Outside the nearly empty church, Trump encountered protesters by community, religious and labor leaders who denounced his visit as pandering to the African-American community. “What do we have to lose?” they chanted, repeating Trump’s pitch to black voters in a campaign appearance in Michigan last month. “Everything.”

The Rev. Lawrence Glass told The Detroit News that he doesn’t believe Trump is truly interested in helping the African-American community and said “minorities of all kinds have much to lose taking a chance on someone like” Trump, whose rhetoric Glass said is the “politics of fear and hate.”

The event was advertised as free, but some who showed up to see Trump were denied entry because they didn’t have tickets.

Among them was Les Chambers, 59, of Bloomfield Township, who told the Detroit Free Press that he was disappointed in the heavy security that kept him and others out.
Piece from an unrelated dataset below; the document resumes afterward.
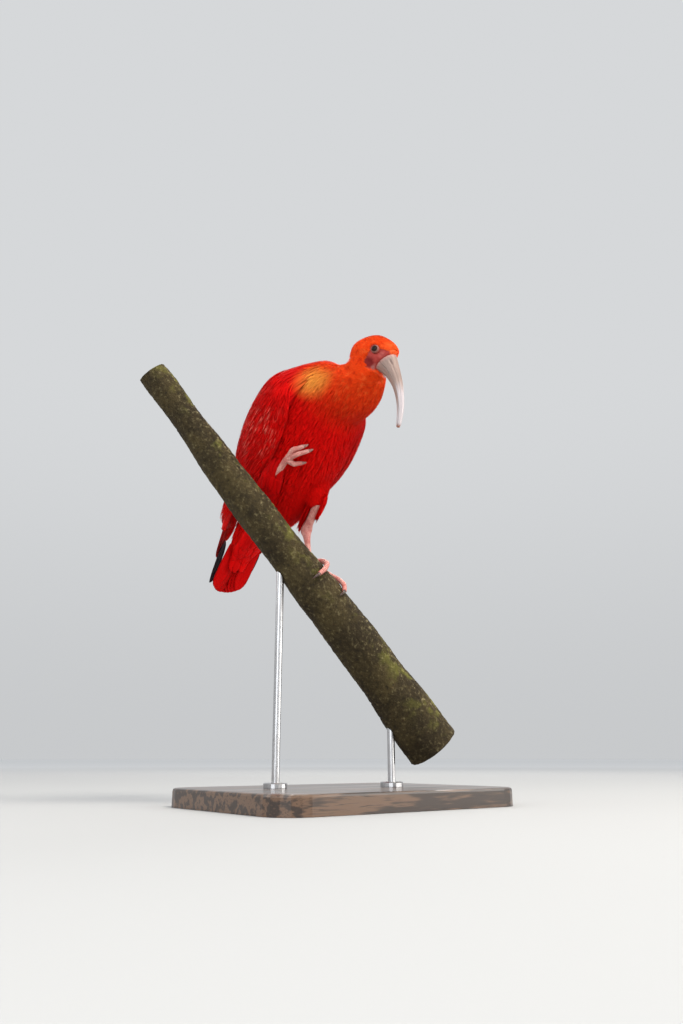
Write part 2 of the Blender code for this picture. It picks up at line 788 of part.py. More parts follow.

“I have to support Trump because I don’t want to see the Clintons back in the White House,” Chambers told the newspaper.

During his brief stop in the Motor City, Trump took a tour of some of Detroit’s poorest ZIP codes, including a stop near the childhood home of retired neurosurgeon Ben Carson, a former primary rival who grew up in poverty in southwest Detroit and is now a Trump adviser.

Carson told The Detroit News that Trump will “provide a ladder of opportunity” in urban areas he believes have been neglected by Democrats, who have long been favored by African-American voters.

“If we really, truly want to make America great again, we can’t have big pockets of dysfunction,” Carson told The Detroit News. “We can’t have large inner cities where you have high (high school) dropout rates and broken families and, you know, high crime and incarceration — this leads to non-functionality, and we just can’t have it.”

Though Carson insisted that Trump was “not pandering” to black voters, Democrats questioned the sincerity of the visit.

“The fact is no matter what Donald Trump says when he arrives, there is no pivot. There is no new Donald Trump,” Wayne County Sheriff Benny Napoleon said Thursday. “He’s the same divisive presidential candidate he’s always been.”